PROBLEM DESCRIPTION :: In the entries below, the lines from the one with "Keep writing the" through the one with "on_end_wall = np.abs(outward[:, 0]) > 0.999" are to be copied exactly; both ends count.

PROVIDED RECORDS ::
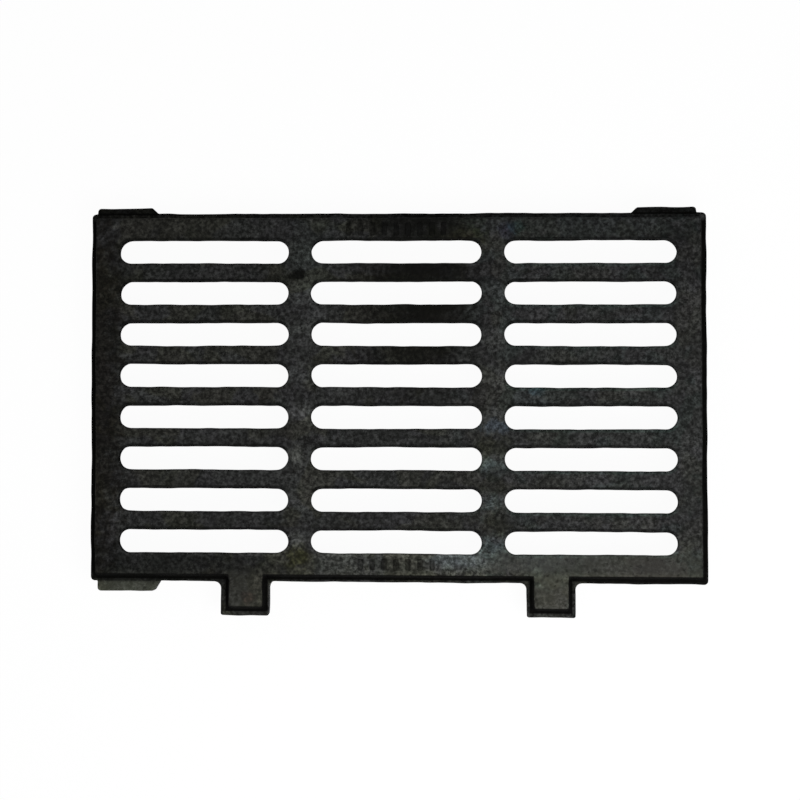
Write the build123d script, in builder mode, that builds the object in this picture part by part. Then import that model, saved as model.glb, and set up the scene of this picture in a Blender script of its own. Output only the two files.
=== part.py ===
import math
import os

from build123d import *

# Hinged drain grate, one iron casting. Millimetres, road face up, hinge side towards -Y.

# Plate, measured at the ledge that runs round it just below the road face
plate_length = 600
plate_depth = 360
plate_corner = 4
casting_depth = 40
ledge_drop = 10
ledge_width = 6.6
deck_lean = 12
deck_corner = 4
side_draft = 2

# Slots in columns and rows, as many rows as the plate takes between its rims
column_count = 3
strip_width = 22.3
side_rim = 29.9
end_rim = 28.3
bar_width = 18.2
slot_width = 22
slot_draft = 8
edge_break = 1.4

# Underside: deck over open cells, bars and ribs between them, skirt round all
deck_thickness = 14
rib_width = 9
skirt_width = 10
cell_cut = 3
seat_height = 2

# Hinge tongues on the front edge, each with a raised block that carries on the deck
tongue_centres = (-148.5, 149)
block_shifts = (2.2, 0)
tongue_width = 47
tongue_reach = 33
tongue_thickness = 20
tip_cut = 1.5
tongue_root = 6
toe_radius = 8
block_width = 32.6
block_setback = 8.4

# Corner lugs at ledge level: side in X, side in Y, reach, gap to the plate's side, length
lugs = ((-1, 1, 5.6, 5.4, 60.4), (1, 1, 5.6, 9.4, 63), (-1, -1, 10, 6.6, 61.6))
lug_slope = 6
lug_thickness = 14

# Rows of plain raised bars on the rims: side in Y, length of the row, height of its bars
marks = ((1, 97, 13), (-1, 74, 11))
mark_width = 5
mark_pitch = 11.5
mark_rise = 1.2

# Derived sizes
ledge_level = casting_depth - ledge_drop
deck_underside = casting_depth - deck_thickness
rear_reach = max(lug[2] for lug in lugs if lug[1] > 0)
plate_y = (tongue_reach - rear_reach) / 2
front_edge = plate_y - plate_depth / 2
wall_lean = ledge_drop * math.tan(math.radians(deck_lean))
deck_inset = ledge_width - wall_lean
slope = math.tan(math.radians(slot_draft))
edge_gain = edge_break * slope
skirt_inset = ledge_level * math.tan(math.radians(side_draft)) + skirt_width
cell_drop = deck_underside * slope
slot_length = (plate_length - 2 * side_rim - (column_count - 1) * strip_width) / column_count
column_pitch = slot_length + strip_width
row_pitch = slot_width + bar_width
row_count = 1 + math.floor((plate_depth - 2 * end_rim - slot_width) / row_pitch + 0.01)
columns = [(i - (column_count - 1) / 2) * column_pitch for i in range(column_count)]
rows = [(j - (row_count - 1) / 2) * row_pitch for j in range(row_count)]
bar_side = slot_width / 2 - edge_gain + deck_thickness * slope
rib_side = (column_pitch - rib_width) / 2 - cell_drop


def cell_span(index, centres, side, skirt_line):
    # Middle and width of a cell just under the deck; outer cells reach the skirt
    low = -skirt_line if index == 0 else centres[index] - side
    high = skirt_line if index == len(centres) - 1 else centres[index] + side
    return (low + high) / 2, high - low


def upright_edges(part, bottom, top):
    # Edges that run between two levels, found by the height of their middle
    middle = (bottom + top) / 2
    return part.edges().filter_by_position(Axis.Z, middle - 0.1, middle + 0.1)


with BuildPart() as grate:
    # Body below the ledge, a little narrower towards the underside
    with BuildSketch(Plane.XY.offset(ledge_level)):
        with Locations((0, plate_y)):
            Rectangle(plate_length, plate_depth)
    extrude(amount=-ledge_level, taper=side_draft)
    fillet(upright_edges(grate, 0, ledge_level), plate_corner)

    # Hinge tongues, with round roots where they leave the plate
    with BuildSketch(Plane.XY.offset(ledge_level)) as tongues:
        for centre in tongue_centres:
            with Locations((centre, front_edge)):
                Rectangle(tongue_width, 2 * tongue_reach)
        chamfer(tongues.vertices().group_by(Axis.Y)[0], tip_cut)
    extrude(amount=-tongue_thickness, taper=side_draft)
    fillet(upright_edges(grate, ledge_level - tongue_thickness, ledge_level).group_by(Axis.Y)[-1], tongue_root)

    # Round toe under the end of each tongue
    with BuildSketch(Plane.YZ):
        with Locations((front_edge - tongue_reach, ledge_level - tongue_thickness)):
            Rectangle(toe_radius, toe_radius, align=Align.MIN)
        with Locations((front_edge - tongue_reach + toe_radius, ledge_level - tongue_thickness + toe_radius)):
            Circle(toe_radius, mode=Mode.SUBTRACT)
    extrude(amount=plate_length / 2, both=True, mode=Mode.SUBTRACT)

    # Corner lugs, square towards the corner and sloped on the other end
    for side_x, side_y, reach, gap, length in lugs:
        outer = side_x * (plate_length / 2 - gap)
        inner = side_x * (plate_length / 2 - gap - length)
        edge = plate_y + side_y * plate_depth / 2
        with BuildSketch(Plane.XY.offset(ledge_level)):
            with BuildLine():
                Polyline(
                    (outer, edge - side_y * skirt_width),
                    (outer, edge + side_y * reach),
                    (inner + side_x * lug_slope, edge + side_y * reach),
                    (inner, edge),
                    (inner, edge - side_y * skirt_width),
                    close=True,
                )
            make_face()
        extrude(amount=-lug_thickness, taper=side_draft)

    # Raised deck and the two blocks, with leaning walls
    with BuildSketch(Plane.XY.offset(ledge_level)) as deck:
        with Locations((0, plate_y)):
            Rectangle(plate_length - 2 * deck_inset, plate_depth - 2 * deck_inset)
        for centre, shift in zip(tongue_centres, block_shifts):
            with Locations((centre + shift, front_edge)):
                Rectangle(block_width + 2 * wall_lean, 2 * (tongue_reach - block_setback + wall_lean))
        chamfer(deck.vertices().group_by(Axis.Y)[0], deck_corner)
    extrude(amount=ledge_drop, taper=deck_lean)
    corners = upright_edges(grate, ledge_level, casting_depth).sort_by_distance((0, plate_y, casting_depth))[-4:]
    fillet(corners, deck_corner)

    # Slots through the deck, and wider cells from the deck down to the underside
    with BuildSketch(Plane.XY.offset(casting_depth)):
        with Locations((0, plate_y)):
            with GridLocations(column_pitch, row_pitch, column_count, row_count):
                SlotOverall(slot_length - 2 * edge_gain, slot_width - 2 * edge_gain)
    extrude(amount=-deck_thickness, taper=-slot_draft, mode=Mode.SUBTRACT)
    with BuildSketch(Plane.XY.offset(deck_underside)) as cells:
        for i in range(column_count):
            for j in range(row_count):
                middle_x, span_x = cell_span(i, columns, rib_side, plate_length / 2 - skirt_inset - cell_drop)
                middle_y, span_y = cell_span(j, rows, bar_side, plate_depth / 2 - skirt_inset - cell_drop)
                with Locations((middle_x, plate_y + middle_y)):
                    Rectangle(span_x, span_y)
        chamfer(cells.vertices(), cell_cut)
    extrude(amount=-deck_underside, taper=-slot_draft, mode=Mode.SUBTRACT)

    # Ribs and bars stop short of the seat, so only the skirt bears on the frame
    with BuildSketch(Plane.XY):
        with Locations((0, plate_y)):
            Rectangle(plate_length - 2 * skirt_inset, plate_depth - 2 * skirt_inset)
    extrude(amount=seat_height, mode=Mode.SUBTRACT)

    # Broken edges round the slots and the road face
    road_face = grate.faces().sort_by(Axis.Z)[-1]
    chamfer(road_face.edges(), edge_break)

    # Plain raised bars on the front and rear rims
    rim_middle = (rows[-1] + slot_width / 2 + plate_depth / 2 - ledge_width) / 2
    for side, length, height in marks:
        count = 1 + math.floor((length - mark_width) / mark_pitch + 0.01)
        with BuildSketch(Plane.XY.offset(casting_depth)):
            with Locations((0, plate_y + side * rim_middle)):
                with GridLocations(mark_pitch, 0, count, 1):
                    Rectangle(mark_width, height)
        extrude(amount=mark_rise, taper=20)

grate.part.label = "grate"
os.makedirs("parts", exist_ok=True)
export_step(grate.part, "parts/grate.step")
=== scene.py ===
import math

import bpy
import numpy as np
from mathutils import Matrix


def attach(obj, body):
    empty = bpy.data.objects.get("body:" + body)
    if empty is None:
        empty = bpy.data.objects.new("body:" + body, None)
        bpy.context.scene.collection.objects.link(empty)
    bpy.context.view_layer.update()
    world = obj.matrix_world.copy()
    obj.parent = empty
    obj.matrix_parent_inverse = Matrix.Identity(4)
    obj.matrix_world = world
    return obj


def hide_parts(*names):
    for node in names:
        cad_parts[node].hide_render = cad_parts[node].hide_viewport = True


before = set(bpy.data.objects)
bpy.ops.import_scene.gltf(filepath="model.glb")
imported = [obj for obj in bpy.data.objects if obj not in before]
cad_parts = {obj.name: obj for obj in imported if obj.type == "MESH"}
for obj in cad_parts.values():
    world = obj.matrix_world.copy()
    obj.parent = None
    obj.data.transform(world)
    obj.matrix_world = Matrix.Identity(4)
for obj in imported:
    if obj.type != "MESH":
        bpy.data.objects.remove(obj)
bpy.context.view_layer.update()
print("frame loaded")

# Camera over the plate, from the photograph: places in metres, angles in radians
cameraSet = {
    "place": (0.0780, -0.0954, 1.640),
    "turn": (0.03016, 0.04606, 0.00539),
    "focalPixels": 1665.3,
    "imagePixels": 800,
    "sensor": 36.0,
    "principalDown": 60,
    "farthest": 50,
}


def addCamera(s):
    data = bpy.data.cameras.new("camera")
    data.sensor_width = s["sensor"]
    data.lens = s["focalPixels"] * s["sensor"] / s["imagePixels"]
    data.shift_y = s["principalDown"] / s["imagePixels"]
    data.clip_end = s["farthest"]
    camera = bpy.data.objects.new("camera", data)
    camera.location = s["place"]
    camera.rotation_euler = s["turn"]
    bpy.context.scene.collection.objects.link(camera)
    bpy.context.scene.camera = camera


def feed(tree, socket, value):
    # Another node's output is linked to the socket, and anything else becomes its value
    if isinstance(value, bpy.types.NodeSocket):
        tree.links.new(value, socket)
    else:
        socket.default_value = value


def addNode(tree, kind, inputs=None, **settings):
    node = tree.nodes.new(kind)
    for name, value in settings.items():
        setattr(node, name, value)
    for name, value in (inputs or {}).items():
        feed(tree, node.inputs[name], value)
    return node


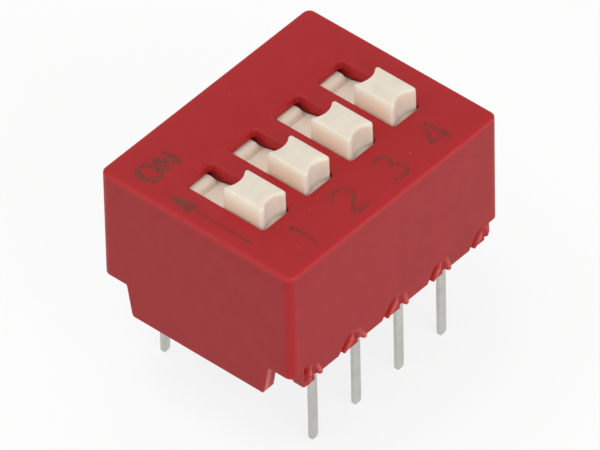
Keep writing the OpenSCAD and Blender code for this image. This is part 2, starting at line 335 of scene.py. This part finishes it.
# The outline follows the outer sides of the four cells, so that the shell welds to their flat tops
nx, ny, na = steps
ends = np.cumsum([0, nx, na, ny, na, nx, na, ny, na])
front, turn_1, right, turn_2, back, turn_3, left, turn_4 = (slice(*pair) for pair in zip(ends[:-1], ends[1:]))
order = ([(i, front) for i in range(switches)]
         + [(switches - 1, part) for part in (turn_1, right, turn_2)]
         + [(i, back) for i in reversed(range(switches))]
         + [(0, part) for part in (turn_3, left, turn_4)])
outline, outward = (np.concatenate([cell_paths[i][k][part] for i, part in order]) for k in (0, 1))
outer = outline + outward * edge_radius
inner = np.clip(outline, -cavity, cavity)
on_long_wall = np.abs(outward[:, 1]) > 0.999
on_end_wall = np.abs(outward[:, 0]) > 0.999


def step_up(past, low, high, convex, concave):
    """Height of an edge that steps up at past = 0, with a quarter circle of each radius at its corners."""
    before, after = np.clip(past + convex, 0, convex), np.clip(concave - past, 0, concave)
    below = low + convex - np.sqrt(np.clip(convex ** 2 - before ** 2, 0, None))
    above = high - concave + np.sqrt(np.clip(concave ** 2 - after ** 2, 0, None))
    return np.where(past < 0, below, above)


past_wall = np.abs(outer[:, 0]) - (cover_length / 2 - notch_width)
lower = step_up(past_wall, skirt, notch, *notch_rounds)
foot_side = np.clip((np.abs(outer[:, 1]) - foot_half_width) / foot_flare, 0, 1)
lower = np.where(on_end_wall, seat + (notch - seat) * foot_side, lower)
lower = np.where(on_end_wall | on_long_wall, lower, notch)

# Each pair of marks stands midway between two terminals, leans together at the top and pushes a wide tongue
# of the edge down. Each mark is struck a little differently, throws up a lip on its right and, where it
# reaches the edge, a burr. A mark is its foot, lean, half width, reach, rise and depth
lip_shift, lip_share, lip_height = 0.26, 0.85, 0.08
lip_rises, lip_reaches = (0.36, 0.0), (0.42, 0.74)
burr_drop, burr_shift, burr_width, tongue_width = 0.1, 0.2, 0.08, 0.42
mark_pairs = [((-0.26, 0.1, 0.13, 0.36, 0.52, 0.2), (0.4, -0.4, 0.14, 0.66, 0.1, 0.12)),
              ((-0.66, 0.75, 0.18, 0.74, 0.0, 0.26), (0.45, -0.6, 0.15, 0.6, 0.2, 0.12)),
              ((-0.66, 0.85, 0.18, 0.74, 0.0, 0.26), (0.38, -0.3, 0.16, 0.6, 0.2, 0.12)),
              ((-0.5, 0.55, 0.17, 0.7, 0.0, 0.24), (0.36, -0.3, 0.15, 0.5, 0.2, 0.12)),
              ((-0.6, 0.65, 0.15, 0.7, 0.0, 0.2), (0.28, -0.4, 0.12, 0.5, 0.1, 0.1))]
tongue_drops = (0.2, 0.06, 0.06, 0.06, 0.06)
cuts, lips, drop = [], [], np.zeros(len(outer))
for k, x in enumerate((np.arange(switches + 1) - switches / 2) * pitch):
    drop = np.maximum(drop, tongue_drops[k] * np.exp(-((outer[:, 0] - x) / tongue_width) ** 6))
    for mark, lip_rise, lip_reach in zip(mark_pairs[k], lip_rises, lip_reaches):
        foot, lean, half_width, reach, rise, full = mark
        cuts.append((x + foot, lean, half_width, reach, rise, full))
        lips.append((x + foot + lip_shift, lean, half_width * lip_share, lip_reach, lip_rise, 1.0))
        from_burr = (outer[:, 0] - x - foot - burr_shift) / burr_width
        drop = np.maximum(drop, burr_drop * (rise < 0.3) * np.exp(-from_burr ** 2))
lower = lower - np.where(on_long_wall & (past_wall < -0.05), drop, 0)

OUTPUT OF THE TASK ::
Keep writing the OpenSCAD and Blender code for this image. This is part 2, starting at line 335 of scene.py. This part finishes it.
# The outline follows the outer sides of the four cells, so that the shell welds to their flat tops
nx, ny, na = steps
ends = np.cumsum([0, nx, na, ny, na, nx, na, ny, na])
front, turn_1, right, turn_2, back, turn_3, left, turn_4 = (slice(*pair) for pair in zip(ends[:-1], ends[1:]))
order = ([(i, front) for i in range(switches)]
         + [(switches - 1, part) for part in (turn_1, right, turn_2)]
         + [(i, back) for i in reversed(range(switches))]
         + [(0, part) for part in (turn_3, left, turn_4)])
outline, outward = (np.concatenate([cell_paths[i][k][part] for i, part in order]) for k in (0, 1))
outer = outline + outward * edge_radius
inner = np.clip(outline, -cavity, cavity)
on_long_wall = np.abs(outward[:, 1]) > 0.999
on_end_wall = np.abs(outward[:, 0]) > 0.999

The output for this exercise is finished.